In the listing below, find the line holding "Write the FreeCAD" and the line holding "Vector = FreeCAD.Vector". Write out those two lines and all lines between, exactly, and nothing more.

-.-.-

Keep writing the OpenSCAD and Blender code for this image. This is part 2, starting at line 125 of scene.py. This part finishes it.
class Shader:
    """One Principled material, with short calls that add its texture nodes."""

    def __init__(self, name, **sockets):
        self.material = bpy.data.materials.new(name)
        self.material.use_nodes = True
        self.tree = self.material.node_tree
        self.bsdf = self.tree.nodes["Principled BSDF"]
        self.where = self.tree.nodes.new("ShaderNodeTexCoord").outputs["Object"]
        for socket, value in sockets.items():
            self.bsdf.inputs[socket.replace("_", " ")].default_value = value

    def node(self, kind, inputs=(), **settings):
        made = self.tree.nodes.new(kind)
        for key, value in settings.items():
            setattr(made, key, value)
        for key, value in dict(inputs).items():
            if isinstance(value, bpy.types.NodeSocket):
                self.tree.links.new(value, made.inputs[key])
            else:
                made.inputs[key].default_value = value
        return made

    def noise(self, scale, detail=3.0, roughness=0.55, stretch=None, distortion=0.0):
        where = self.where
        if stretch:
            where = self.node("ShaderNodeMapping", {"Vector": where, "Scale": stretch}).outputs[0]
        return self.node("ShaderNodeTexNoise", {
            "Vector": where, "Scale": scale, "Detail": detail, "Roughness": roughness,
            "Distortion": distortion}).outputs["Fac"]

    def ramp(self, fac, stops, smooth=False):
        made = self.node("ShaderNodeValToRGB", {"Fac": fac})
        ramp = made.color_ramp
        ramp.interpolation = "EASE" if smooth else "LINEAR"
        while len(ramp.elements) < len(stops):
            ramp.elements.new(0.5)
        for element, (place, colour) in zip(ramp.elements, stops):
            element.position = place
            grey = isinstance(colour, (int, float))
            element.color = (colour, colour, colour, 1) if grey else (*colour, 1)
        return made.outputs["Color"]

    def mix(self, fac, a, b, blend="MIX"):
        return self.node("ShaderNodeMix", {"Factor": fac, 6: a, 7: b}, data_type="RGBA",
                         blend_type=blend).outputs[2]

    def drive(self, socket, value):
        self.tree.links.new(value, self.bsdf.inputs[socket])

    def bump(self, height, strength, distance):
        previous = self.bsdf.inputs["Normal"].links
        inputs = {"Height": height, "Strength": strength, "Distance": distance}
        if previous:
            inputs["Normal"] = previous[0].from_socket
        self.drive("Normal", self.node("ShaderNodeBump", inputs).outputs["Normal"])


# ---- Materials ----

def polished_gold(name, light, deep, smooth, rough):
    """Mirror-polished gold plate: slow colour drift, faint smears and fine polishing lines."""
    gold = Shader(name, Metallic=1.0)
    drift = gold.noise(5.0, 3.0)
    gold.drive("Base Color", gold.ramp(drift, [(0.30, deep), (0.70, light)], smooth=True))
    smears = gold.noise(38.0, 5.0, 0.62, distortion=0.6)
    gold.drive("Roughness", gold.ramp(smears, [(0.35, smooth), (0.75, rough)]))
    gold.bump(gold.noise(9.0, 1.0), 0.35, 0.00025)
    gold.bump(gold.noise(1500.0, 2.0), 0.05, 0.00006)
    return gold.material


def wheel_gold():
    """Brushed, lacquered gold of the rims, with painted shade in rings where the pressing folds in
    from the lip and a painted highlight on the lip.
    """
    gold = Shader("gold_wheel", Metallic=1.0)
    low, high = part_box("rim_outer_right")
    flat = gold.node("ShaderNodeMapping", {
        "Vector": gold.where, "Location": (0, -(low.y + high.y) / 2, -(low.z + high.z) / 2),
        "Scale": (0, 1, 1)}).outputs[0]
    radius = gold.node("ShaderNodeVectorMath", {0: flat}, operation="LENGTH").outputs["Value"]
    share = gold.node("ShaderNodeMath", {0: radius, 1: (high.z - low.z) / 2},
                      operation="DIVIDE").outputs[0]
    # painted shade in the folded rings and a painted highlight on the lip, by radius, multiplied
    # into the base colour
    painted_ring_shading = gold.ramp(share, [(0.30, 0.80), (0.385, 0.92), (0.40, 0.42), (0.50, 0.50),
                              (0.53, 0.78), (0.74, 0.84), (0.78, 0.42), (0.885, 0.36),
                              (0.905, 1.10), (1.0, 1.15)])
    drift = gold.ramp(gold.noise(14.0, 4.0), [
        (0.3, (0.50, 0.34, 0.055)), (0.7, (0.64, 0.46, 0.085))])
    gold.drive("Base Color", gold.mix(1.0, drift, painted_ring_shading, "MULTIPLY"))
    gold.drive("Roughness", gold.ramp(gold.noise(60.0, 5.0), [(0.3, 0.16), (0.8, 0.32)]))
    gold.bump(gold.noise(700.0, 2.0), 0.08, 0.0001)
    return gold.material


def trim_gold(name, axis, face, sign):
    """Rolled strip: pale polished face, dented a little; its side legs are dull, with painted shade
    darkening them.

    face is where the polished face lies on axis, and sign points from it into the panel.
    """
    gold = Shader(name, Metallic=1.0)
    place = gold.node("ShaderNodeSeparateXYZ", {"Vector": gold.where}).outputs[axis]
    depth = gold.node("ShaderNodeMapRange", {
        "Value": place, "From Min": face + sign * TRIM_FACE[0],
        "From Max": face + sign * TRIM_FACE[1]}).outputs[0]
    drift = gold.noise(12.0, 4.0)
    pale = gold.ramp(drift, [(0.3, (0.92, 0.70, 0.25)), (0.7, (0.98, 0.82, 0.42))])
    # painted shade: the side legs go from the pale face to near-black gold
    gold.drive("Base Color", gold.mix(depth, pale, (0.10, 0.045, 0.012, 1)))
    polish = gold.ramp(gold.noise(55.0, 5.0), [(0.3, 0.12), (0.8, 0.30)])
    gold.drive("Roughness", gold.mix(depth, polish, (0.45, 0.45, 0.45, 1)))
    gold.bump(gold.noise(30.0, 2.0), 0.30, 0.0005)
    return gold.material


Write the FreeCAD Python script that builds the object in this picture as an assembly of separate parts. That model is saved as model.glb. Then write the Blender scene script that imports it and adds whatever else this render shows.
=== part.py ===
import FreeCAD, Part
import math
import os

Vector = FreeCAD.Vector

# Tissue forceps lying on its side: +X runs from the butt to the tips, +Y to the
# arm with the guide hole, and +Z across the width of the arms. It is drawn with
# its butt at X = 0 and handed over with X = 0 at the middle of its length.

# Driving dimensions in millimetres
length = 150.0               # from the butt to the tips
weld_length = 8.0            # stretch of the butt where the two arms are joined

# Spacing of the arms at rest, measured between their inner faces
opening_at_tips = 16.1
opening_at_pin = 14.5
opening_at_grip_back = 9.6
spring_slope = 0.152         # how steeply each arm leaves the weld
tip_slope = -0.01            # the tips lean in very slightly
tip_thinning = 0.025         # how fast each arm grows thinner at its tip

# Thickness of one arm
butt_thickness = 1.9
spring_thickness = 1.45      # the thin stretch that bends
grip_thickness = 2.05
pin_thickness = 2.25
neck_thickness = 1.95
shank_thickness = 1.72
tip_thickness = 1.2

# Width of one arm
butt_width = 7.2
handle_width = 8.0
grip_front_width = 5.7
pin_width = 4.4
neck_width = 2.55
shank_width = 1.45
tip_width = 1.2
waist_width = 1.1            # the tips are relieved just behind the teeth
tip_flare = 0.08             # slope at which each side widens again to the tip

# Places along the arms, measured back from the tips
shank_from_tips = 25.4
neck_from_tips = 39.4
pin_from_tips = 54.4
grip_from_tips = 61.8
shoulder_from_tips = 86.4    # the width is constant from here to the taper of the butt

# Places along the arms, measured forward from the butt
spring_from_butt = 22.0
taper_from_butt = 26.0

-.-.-

-- PROBLEM SOLUTION --
Write the FreeCAD Python script that builds the object in this picture as an assembly of separate parts. That model is saved as model.glb. Then write the Blender scene script that imports it and adds whatever else this render shows.
=== part.py ===
import FreeCAD, Part
import math
import os

Vector = FreeCAD.Vector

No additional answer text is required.